DATA SHOWN.
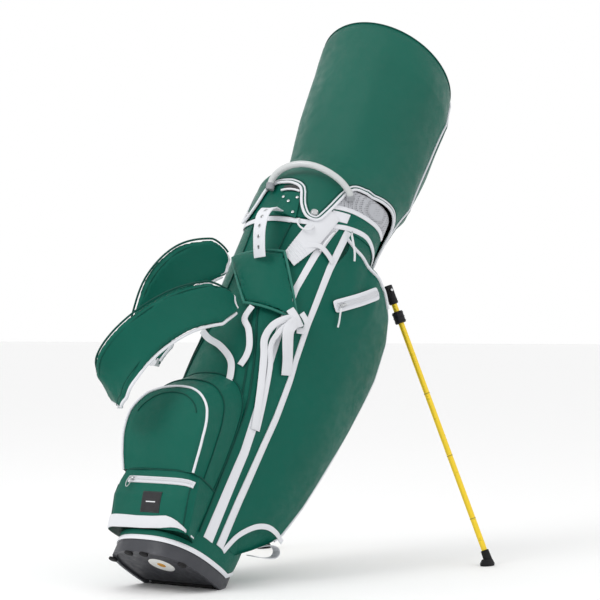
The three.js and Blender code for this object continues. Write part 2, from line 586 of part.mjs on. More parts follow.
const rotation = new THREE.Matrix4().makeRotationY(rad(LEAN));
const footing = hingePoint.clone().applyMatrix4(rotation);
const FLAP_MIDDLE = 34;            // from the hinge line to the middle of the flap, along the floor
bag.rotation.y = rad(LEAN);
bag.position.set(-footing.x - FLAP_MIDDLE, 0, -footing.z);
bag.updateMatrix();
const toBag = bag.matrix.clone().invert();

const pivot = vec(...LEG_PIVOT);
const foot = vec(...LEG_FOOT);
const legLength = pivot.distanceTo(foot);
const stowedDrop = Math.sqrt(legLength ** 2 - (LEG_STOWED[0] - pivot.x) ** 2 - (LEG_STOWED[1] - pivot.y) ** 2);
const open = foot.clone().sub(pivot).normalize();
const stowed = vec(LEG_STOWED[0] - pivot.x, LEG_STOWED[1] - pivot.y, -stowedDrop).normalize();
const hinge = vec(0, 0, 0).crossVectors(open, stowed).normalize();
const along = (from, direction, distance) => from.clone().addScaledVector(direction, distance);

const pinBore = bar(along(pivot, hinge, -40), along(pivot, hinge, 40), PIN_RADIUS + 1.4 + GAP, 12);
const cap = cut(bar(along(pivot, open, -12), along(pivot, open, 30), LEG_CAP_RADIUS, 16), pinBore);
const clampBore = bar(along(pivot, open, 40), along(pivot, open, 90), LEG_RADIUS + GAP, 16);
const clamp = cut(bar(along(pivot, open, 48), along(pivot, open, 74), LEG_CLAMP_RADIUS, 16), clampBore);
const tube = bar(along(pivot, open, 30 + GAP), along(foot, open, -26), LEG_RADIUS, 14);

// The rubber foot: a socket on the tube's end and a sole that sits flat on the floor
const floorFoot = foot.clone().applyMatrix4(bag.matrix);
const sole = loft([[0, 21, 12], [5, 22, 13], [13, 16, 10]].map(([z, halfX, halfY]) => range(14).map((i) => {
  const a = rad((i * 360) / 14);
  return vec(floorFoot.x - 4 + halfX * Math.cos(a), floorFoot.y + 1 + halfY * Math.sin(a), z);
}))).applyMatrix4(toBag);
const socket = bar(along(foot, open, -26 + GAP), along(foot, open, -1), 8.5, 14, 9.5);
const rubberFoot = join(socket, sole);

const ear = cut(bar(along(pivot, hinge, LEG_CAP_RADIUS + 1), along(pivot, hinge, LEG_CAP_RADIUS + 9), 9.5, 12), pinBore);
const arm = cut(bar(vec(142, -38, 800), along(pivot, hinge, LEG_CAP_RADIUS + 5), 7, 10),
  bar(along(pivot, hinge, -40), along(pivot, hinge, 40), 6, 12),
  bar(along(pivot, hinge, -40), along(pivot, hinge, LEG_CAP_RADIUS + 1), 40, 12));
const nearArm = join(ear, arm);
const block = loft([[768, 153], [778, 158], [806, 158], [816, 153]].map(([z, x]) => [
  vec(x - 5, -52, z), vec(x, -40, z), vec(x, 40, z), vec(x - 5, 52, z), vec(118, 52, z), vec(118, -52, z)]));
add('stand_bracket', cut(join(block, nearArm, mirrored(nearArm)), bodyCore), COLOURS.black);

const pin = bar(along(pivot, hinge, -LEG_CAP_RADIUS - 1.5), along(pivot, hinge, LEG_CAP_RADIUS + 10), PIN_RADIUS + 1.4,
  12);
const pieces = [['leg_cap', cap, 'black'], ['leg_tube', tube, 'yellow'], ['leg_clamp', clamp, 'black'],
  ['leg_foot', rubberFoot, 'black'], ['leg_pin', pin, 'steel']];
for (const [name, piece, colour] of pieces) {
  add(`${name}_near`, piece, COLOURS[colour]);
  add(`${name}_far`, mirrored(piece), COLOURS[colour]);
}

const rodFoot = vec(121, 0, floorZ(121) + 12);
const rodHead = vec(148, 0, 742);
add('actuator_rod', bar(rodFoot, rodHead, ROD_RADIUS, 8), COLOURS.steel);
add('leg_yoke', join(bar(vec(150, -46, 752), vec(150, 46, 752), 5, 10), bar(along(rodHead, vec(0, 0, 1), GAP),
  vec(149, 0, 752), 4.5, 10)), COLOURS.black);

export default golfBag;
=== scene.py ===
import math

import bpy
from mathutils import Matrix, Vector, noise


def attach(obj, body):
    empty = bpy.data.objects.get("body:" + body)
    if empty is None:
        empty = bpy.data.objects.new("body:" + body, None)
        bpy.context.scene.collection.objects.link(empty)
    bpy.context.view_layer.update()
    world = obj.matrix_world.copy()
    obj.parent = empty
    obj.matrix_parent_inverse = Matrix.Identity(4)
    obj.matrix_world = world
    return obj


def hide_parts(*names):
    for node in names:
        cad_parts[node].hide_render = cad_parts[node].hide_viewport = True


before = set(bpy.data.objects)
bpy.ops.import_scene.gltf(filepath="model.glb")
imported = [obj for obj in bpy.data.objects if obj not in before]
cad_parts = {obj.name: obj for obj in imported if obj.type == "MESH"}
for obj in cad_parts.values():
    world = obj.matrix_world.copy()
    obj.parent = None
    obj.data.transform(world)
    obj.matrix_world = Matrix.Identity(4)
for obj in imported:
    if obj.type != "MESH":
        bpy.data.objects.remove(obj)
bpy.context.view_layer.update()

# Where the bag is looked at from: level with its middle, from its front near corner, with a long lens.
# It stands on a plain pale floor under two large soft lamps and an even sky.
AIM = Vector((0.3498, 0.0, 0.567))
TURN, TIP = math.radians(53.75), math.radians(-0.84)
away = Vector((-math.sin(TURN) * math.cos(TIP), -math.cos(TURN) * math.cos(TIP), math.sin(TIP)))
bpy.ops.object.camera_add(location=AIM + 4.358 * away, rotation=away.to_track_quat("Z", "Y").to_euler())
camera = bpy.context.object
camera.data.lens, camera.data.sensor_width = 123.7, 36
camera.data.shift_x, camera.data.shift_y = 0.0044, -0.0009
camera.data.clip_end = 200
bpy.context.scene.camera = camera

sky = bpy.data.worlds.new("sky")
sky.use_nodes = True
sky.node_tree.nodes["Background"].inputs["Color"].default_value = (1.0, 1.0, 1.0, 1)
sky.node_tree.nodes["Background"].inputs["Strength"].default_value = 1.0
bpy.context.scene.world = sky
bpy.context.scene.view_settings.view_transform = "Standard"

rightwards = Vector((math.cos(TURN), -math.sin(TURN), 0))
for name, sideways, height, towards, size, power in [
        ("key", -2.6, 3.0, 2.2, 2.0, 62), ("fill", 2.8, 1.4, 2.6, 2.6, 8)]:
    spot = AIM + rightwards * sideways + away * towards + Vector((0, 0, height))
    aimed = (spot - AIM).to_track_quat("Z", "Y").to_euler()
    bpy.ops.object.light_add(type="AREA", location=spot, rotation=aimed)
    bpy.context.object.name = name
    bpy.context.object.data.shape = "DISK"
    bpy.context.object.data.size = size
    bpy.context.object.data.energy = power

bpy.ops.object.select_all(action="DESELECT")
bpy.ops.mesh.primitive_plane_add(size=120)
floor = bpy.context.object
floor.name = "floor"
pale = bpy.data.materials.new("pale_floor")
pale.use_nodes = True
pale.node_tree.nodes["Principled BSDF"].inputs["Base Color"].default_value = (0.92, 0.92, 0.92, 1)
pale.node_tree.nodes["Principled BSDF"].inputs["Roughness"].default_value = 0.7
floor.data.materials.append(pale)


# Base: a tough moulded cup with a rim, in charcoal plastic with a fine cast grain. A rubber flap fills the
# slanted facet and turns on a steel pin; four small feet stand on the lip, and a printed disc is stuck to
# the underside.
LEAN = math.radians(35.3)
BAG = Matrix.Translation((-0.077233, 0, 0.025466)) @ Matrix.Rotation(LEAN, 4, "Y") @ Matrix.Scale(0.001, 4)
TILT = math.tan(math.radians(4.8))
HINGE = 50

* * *

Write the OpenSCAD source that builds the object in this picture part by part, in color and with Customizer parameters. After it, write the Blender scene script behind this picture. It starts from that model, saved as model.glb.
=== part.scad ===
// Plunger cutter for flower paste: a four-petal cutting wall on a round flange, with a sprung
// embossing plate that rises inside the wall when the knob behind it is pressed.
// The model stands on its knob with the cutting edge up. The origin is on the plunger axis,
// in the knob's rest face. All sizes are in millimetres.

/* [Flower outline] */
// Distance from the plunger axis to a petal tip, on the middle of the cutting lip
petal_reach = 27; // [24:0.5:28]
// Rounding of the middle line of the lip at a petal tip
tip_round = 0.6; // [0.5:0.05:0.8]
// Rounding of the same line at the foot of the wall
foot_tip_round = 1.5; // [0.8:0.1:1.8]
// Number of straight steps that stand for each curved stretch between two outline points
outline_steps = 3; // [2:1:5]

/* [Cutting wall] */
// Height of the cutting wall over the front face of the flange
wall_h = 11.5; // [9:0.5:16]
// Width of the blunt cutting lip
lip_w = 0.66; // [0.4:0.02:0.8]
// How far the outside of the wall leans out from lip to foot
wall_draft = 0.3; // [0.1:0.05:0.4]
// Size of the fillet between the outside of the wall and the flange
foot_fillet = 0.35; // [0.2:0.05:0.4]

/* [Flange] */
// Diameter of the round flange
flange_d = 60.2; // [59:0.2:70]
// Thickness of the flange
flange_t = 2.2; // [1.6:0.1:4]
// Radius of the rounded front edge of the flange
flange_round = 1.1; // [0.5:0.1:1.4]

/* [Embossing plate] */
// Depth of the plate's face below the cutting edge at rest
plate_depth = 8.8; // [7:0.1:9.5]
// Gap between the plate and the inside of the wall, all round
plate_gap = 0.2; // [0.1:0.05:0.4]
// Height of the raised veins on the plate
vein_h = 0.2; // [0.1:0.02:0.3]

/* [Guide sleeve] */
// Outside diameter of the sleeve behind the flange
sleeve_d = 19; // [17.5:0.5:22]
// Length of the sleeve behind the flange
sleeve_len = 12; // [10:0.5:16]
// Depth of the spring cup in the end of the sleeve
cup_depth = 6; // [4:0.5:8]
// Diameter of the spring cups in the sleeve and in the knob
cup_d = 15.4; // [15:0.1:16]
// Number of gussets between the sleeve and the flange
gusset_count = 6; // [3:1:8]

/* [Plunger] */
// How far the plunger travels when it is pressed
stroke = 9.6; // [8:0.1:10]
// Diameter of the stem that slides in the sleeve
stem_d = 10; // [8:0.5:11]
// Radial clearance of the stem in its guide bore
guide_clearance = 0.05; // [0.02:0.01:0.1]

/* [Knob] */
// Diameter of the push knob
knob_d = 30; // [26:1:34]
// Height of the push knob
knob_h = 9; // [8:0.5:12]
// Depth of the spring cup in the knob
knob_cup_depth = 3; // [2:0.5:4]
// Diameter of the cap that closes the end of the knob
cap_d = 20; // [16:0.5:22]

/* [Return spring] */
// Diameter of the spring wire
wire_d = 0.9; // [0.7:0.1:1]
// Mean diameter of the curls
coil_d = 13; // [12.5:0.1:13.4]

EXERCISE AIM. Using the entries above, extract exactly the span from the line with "The three.js and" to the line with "const along = (from, direction, distance)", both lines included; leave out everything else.

SOLUTION FOR THIS PROBLEM.
The three.js and Blender code for this object continues. Write part 2, from line 586 of part.mjs on. More parts follow.
const rotation = new THREE.Matrix4().makeRotationY(rad(LEAN));
const footing = hingePoint.clone().applyMatrix4(rotation);
const FLAP_MIDDLE = 34;            // from the hinge line to the middle of the flap, along the floor
bag.rotation.y = rad(LEAN);
bag.position.set(-footing.x - FLAP_MIDDLE, 0, -footing.z);
bag.updateMatrix();
const toBag = bag.matrix.clone().invert();

const pivot = vec(...LEG_PIVOT);
const foot = vec(...LEG_FOOT);
const legLength = pivot.distanceTo(foot);
const stowedDrop = Math.sqrt(legLength ** 2 - (LEG_STOWED[0] - pivot.x) ** 2 - (LEG_STOWED[1] - pivot.y) ** 2);
const open = foot.clone().sub(pivot).normalize();
const stowed = vec(LEG_STOWED[0] - pivot.x, LEG_STOWED[1] - pivot.y, -stowedDrop).normalize();
const hinge = vec(0, 0, 0).crossVectors(open, stowed).normalize();
const along = (from, direction, distance) => from.clone().addScaledVector(direction, distance);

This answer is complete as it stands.